Kirkus Reviews QR Code
THE LAST RESORT by Douglas Rogers

THE LAST RESORT

A Memoir of Zimbabwe

by Douglas Rogers

Pub Date: Sept. 22nd, 2009
ISBN: 978-0-307-40797-9
Publisher: Harmony

A Brooklyn travel writer returns to his South African homeland to rescue the family farm from imminent danger.

Born and raised in Zimbabwe, Rogers kept his eye on the tumultuous political situation in his native land from afar, as white farmers, a small fraction of Africa’s population, were routinely murdered or terrorized into surrendering their farm land. This posed a distressing situation for the author since his parents owned and operated Drifters, a backpacker tourist lodge attached to a farm. Rogers traveled from his London home in 2002 to pen an article on the upheaval, arriving in the midst of a presidential electoral scandal while the unrelenting land invasions continued to force thousands to flee. The stories recounted by his parents were horrific. Neighboring farms were being ambushed by “war veterans” violently reclaiming land under the auspices of President Robert Mugabe. By 2004, Rogers, now in his late 30s, had relocated to a middle-class Brooklyn neighborhood with his fiancée. But things continued to degrade for his incredibly resilient parents, who found themselves surrounded by prostituting “settlers,” illegal diamond dealers and a marijuana plantation, all while the secret meetings of the anti-Mugabe “Movement for Democratic Change” prospered.
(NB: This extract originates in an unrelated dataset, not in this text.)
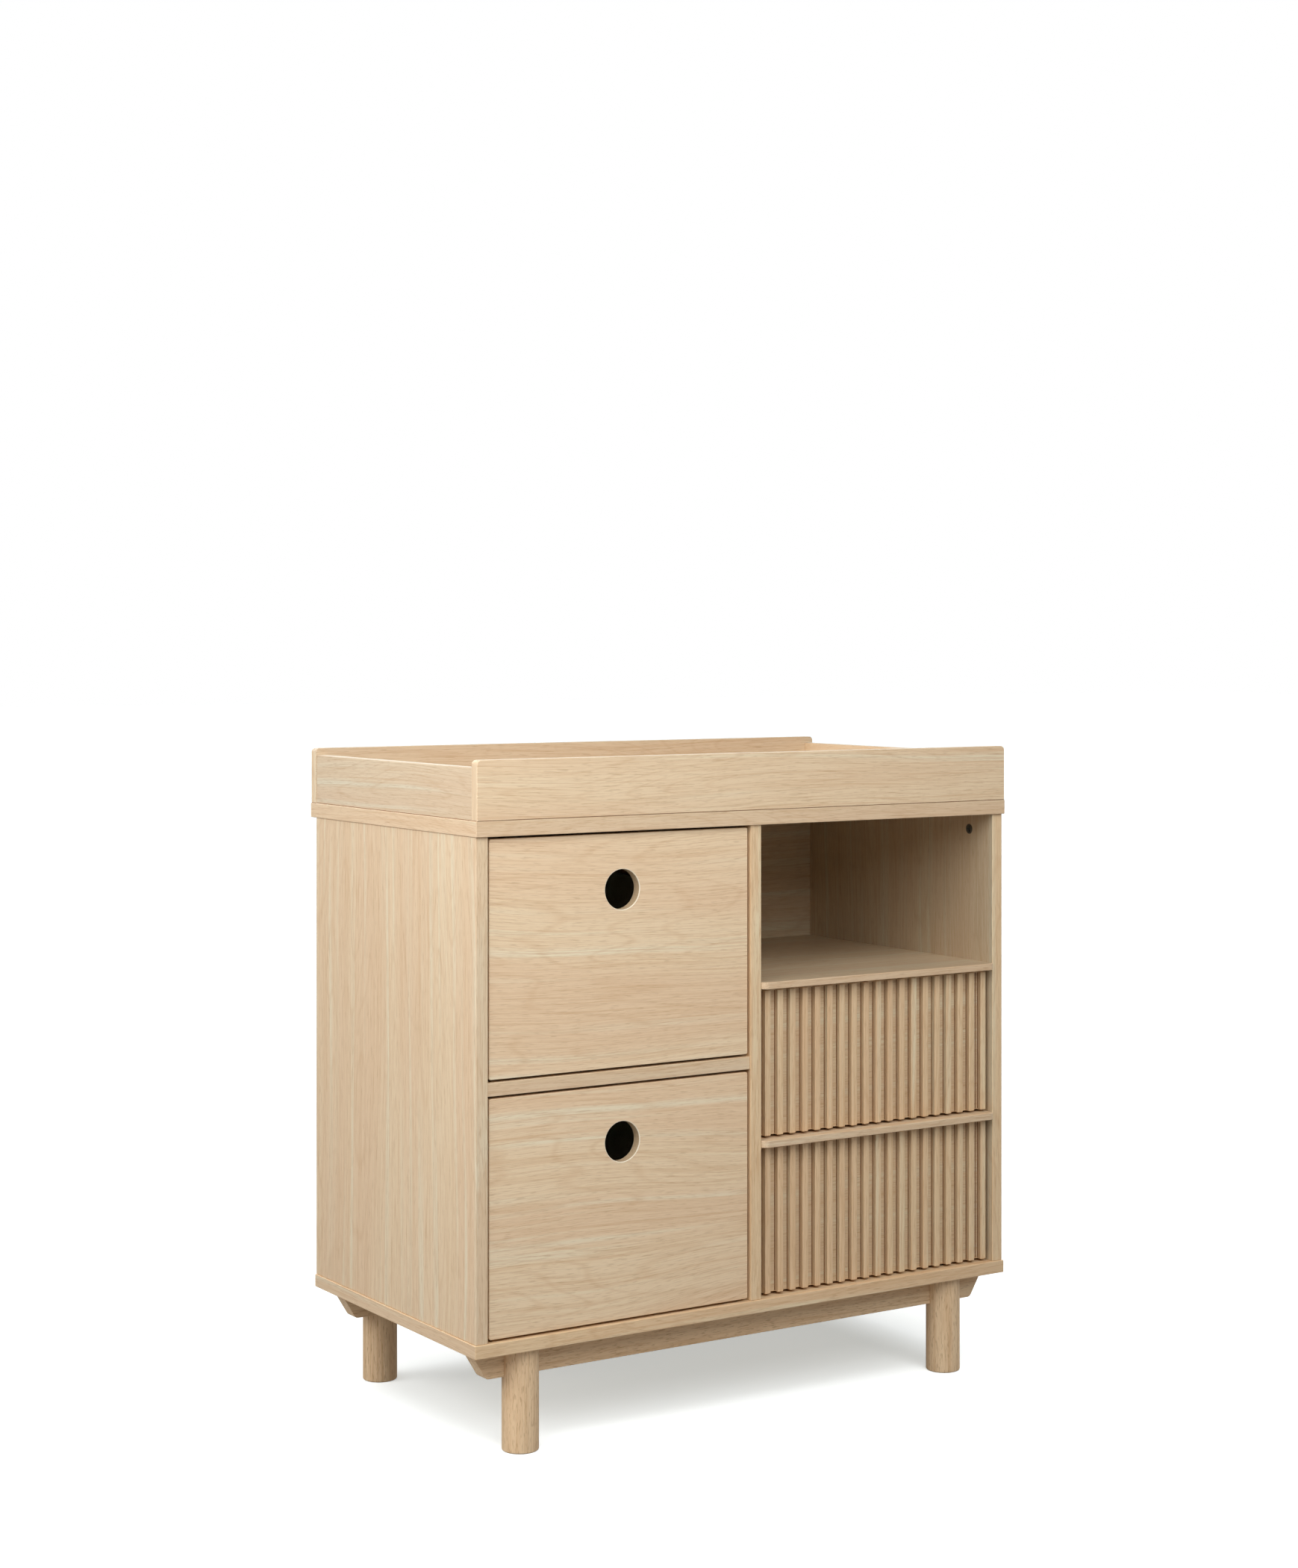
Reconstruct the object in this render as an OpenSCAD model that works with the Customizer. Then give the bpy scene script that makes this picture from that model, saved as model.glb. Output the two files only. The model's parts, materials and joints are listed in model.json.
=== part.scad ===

The author’s parents’ worst fears were confirmed when a family friend warned that a ruthless, powerful political commissar had moved in across the street—“an organizer, a militant, an idealogue, someone who might get the settlers riled up about more land and eyeing my parents’ own home”—set to wreak havoc on the family business. Fortunately, some clever negotiating mediated disaster, and a unification rally energized the camp of Mugabe rival Morgan Tsvangirai. But more trouble awaited the farm, along with lots of legal wrangling and a bittersweet, disquieting conclusion. Though the second half of the book meanders and diminishes in urgency, the Mozambique frontier of the author’s youth remains a deadly, perfidious place to behold, near or far.

Eye-opening memoir weaving violent Zimbabwean politics with the camaraderie and fearlessness of a family in crisis.